When Cruz steps into the Octagon against Takeya Mizugaki, no one really knows what kind of fighter he’s going to be. If he’s being honest, Cruz himself has no idea either. Who Cruz is today is a mystery. Who he was is revelation.
Watching Cruz on video only serves to frustrate if you’re looking for labels. He defies them. He’s cerebral and prepared, but he’s also unorthodox and bizarre. But that’s always been the case.
It’s not often you get to use the term “meth head” as a compliment, so I took every advantage of the opportunity the first time I met Dominick Cruz. Then a mere contender, Cruz was at a media breakfast in Las Vegas prior to UFC 104 and months before his WEC bantamweight title win, his first real opportunity to mingle with the gathered MMA press.
When it was my turn to chat him up, I tried to put his fighting style into words, attempting to get him to explain it to me.
“It’s almost like Bruce Lee on meth,” I told him. “You’re darting around like no one else I’ve ever seen.”
Maybe he saw the look in my eye, that passing, fleeting fear that I had gone too far with a man who could easily dismantle me and was sitting perilously close for comfort. He narrowed his eyes briefly before letting out a little laugh and letting me know what he was all about in the cage.
“I always wanted to have a style that would catch someone’s eye. There’s so many good fighters, and you have to stand out some way. My outlook on this is that we’re wearing four-ounce gloves, and four-ounce gloves aren’t very forgiving.
“So my mindset is to get hit as little as possible,” he told me. “…I thought if I don’t get hit at all in a fight, how can I lose? I decided to make my feet as fast as I could and make my footwork ridiculous because Muhammad Ali always preached about it, so it’s got to work.”
It’s a strategy he mastered before injuries finally did what no fighter could—they caught up with him. His striking defense ranks among the very best of all time, according to Fight Metric, his movement and very active offense giving opponents little time to breath, let alone to plot tactics of their own.
Whether he can do the same against Mizugaki will go a long way toward deciding if Cruz’s tale is a tragedy or the midpoint in an epic hero’s journey. A savvy veteran in his own right, the Japanese star is far from a pushover, especially for a fighter so long removed from the cage.
“All he would need to win is to time me one time being lazy with my jab. On top of that, he knows how to win rounds. He’s a veteran who knows where he is within each round,” Cruz told UFC Tonight (via Fox Sports). “…I’m going to be able to keep a fast pace, and with a three-round fight, that’s something you have to do. The pace has to be higher, and it’s that much more important to win each round than in a five-round fight.”

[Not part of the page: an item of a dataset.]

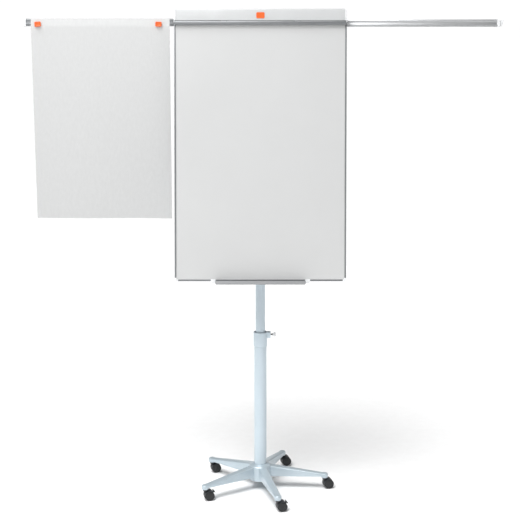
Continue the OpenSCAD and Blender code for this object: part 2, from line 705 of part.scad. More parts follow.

Anticipation, frankly, is hardly at a fever pitch. Each of Cruz’s last four fights went to a judges’ decision. He doesn’t have a single knockout or submission to his name in his nine big league fights. He’s the antithesis of Donald Cerrone and Eddie Alvarez, the high-octane fighters who are getting the attention, while Cruz languishes on the undercard.
But make no mistake—if he’s back to being the Dominick Cruz we came to respect so much over the years, he won’t just be the best fighter on this card. He might just be the best fighter in the entire world.